→ Task to carry out: Print the data that follows exactly.

→ Source excerpt:
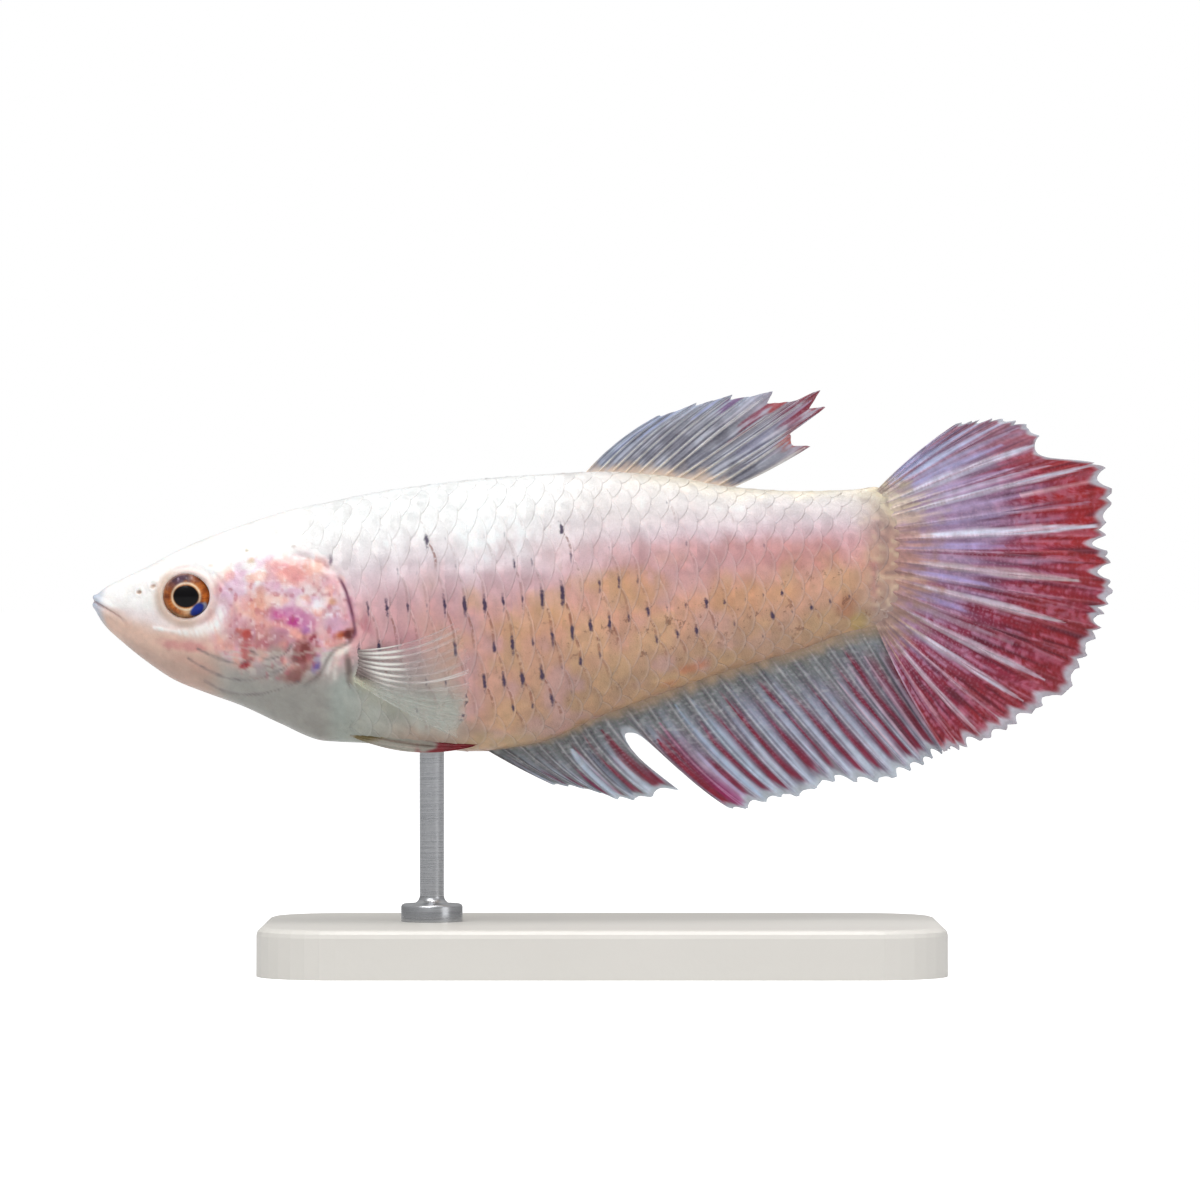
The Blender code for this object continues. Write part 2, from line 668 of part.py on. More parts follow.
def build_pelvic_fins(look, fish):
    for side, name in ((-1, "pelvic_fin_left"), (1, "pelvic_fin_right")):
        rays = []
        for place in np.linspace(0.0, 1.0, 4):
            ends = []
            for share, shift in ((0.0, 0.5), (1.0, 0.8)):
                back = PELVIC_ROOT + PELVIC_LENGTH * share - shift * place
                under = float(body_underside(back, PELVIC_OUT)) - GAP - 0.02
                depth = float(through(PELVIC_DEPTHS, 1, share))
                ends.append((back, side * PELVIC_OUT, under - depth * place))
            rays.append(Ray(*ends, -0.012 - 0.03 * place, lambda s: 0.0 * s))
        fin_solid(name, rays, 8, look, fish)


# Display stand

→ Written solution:
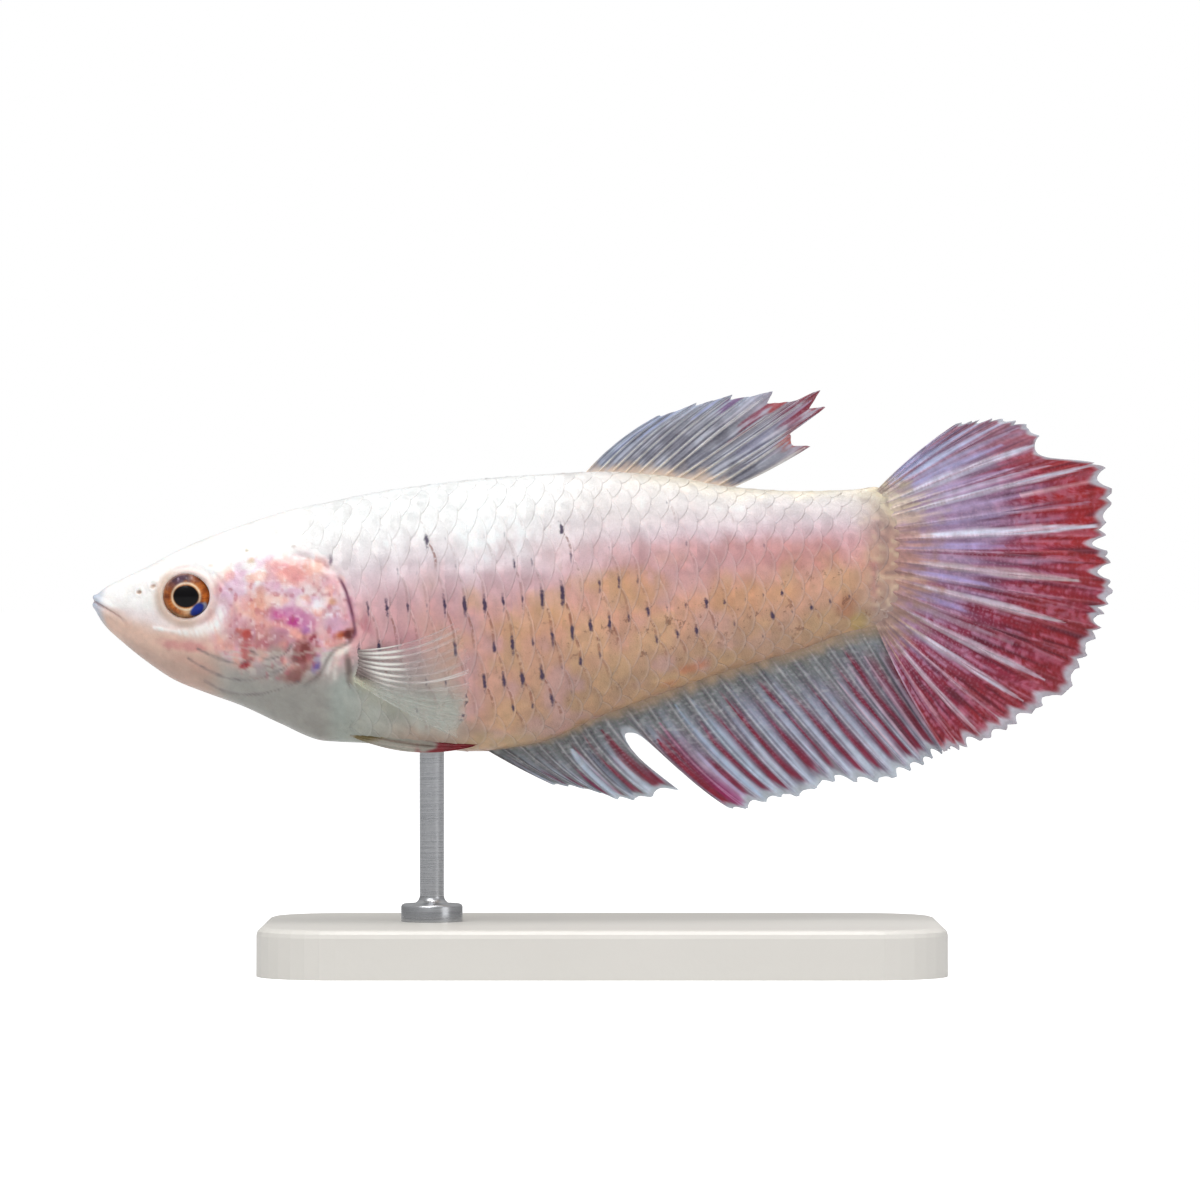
The Blender code for this object continues. Write part 2, from line 668 of part.py on. More parts follow.
def build_pelvic_fins(look, fish):
    for side, name in ((-1, "pelvic_fin_left"), (1, "pelvic_fin_right")):
        rays = []
        for place in np.linspace(0.0, 1.0, 4):
            ends = []
            for share, shift in ((0.0, 0.5), (1.0, 0.8)):
                back = PELVIC_ROOT + PELVIC_LENGTH * share - shift * place
                under = float(body_underside(back, PELVIC_OUT)) - GAP - 0.02
                depth = float(through(PELVIC_DEPTHS, 1, share))
                ends.append((back, side * PELVIC_OUT, under - depth * place))
            rays.append(Ray(*ends, -0.012 - 0.03 * place, lambda s: 0.0 * s))
        fin_solid(name, rays, 8, look, fish)


# Display stand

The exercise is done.